Até então, grande parte das estatísticas sobre o Haiti vinham de amostragens, estimativas e projeções com base em informações antigas. Agora, por exemplo, sabe-se que o Haiti tem 33% de desempregados na população economicamente ativa – um dos piores resultados das Américas. Anteriormente, era impossível comparar com fidelidade o problema do Haiti com os países da região. A situação do desemprego da nação nem aparecia, por exemplo, nos anuários estatísticos da Comissão Econômica para América Latina e o Caribe (Cepal).

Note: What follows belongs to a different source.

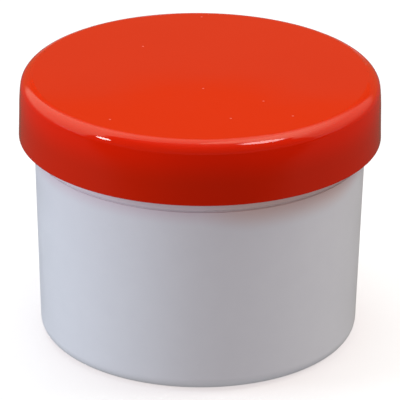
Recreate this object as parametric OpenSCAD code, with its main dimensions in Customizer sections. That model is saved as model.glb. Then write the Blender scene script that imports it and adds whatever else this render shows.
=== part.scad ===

Outro dado apurado pelo censo é a mortalidade materna. A cada 100 mil nascimentos vivos, 523 mulheres morrem durante o trabalho de parto. É o pior panorama do continente. No ano passado, um ranking do Programa das Nações Unidas para Desenvolvimento (Pnud) mostrava que o Haiti estava na 153ª posição de um total de 177 países. A Organização Mundial de Saúde (OMS) considera como situação aceitável que ocorram entre seis e 20 mortes de mulheres por 100 mil nascidos vivos (no Brasil ocorrem 74,5 mortes, por exemplo).

"O censo oferece um mapa das necessidades mais urgentes do país", diz o representante do UNFPA do Haiti, Hernando Clavijo, em nota oficial das Nações Unidas. "A própria estrutura populacional, com maioria de pessoas jovens, significa que mais recursos devem ser alocados para educação e serviços de saúde reprodutiva."

A apuração do censo empregou 25 mil pessoas e custou, segundo as Nações Unidas, US$ 8 milhões. A execução da pesquisa foi feita pelo Ministério das Finanças do Haiti, com recursos do governo, do UNFPA e Banco Interamericano de Desenvolvimento (BID), União Européia, e Japão. Parte deste membros integram a comunidade de doadores que se comprometeu em repassar recursos para as áreas mais carentes do país.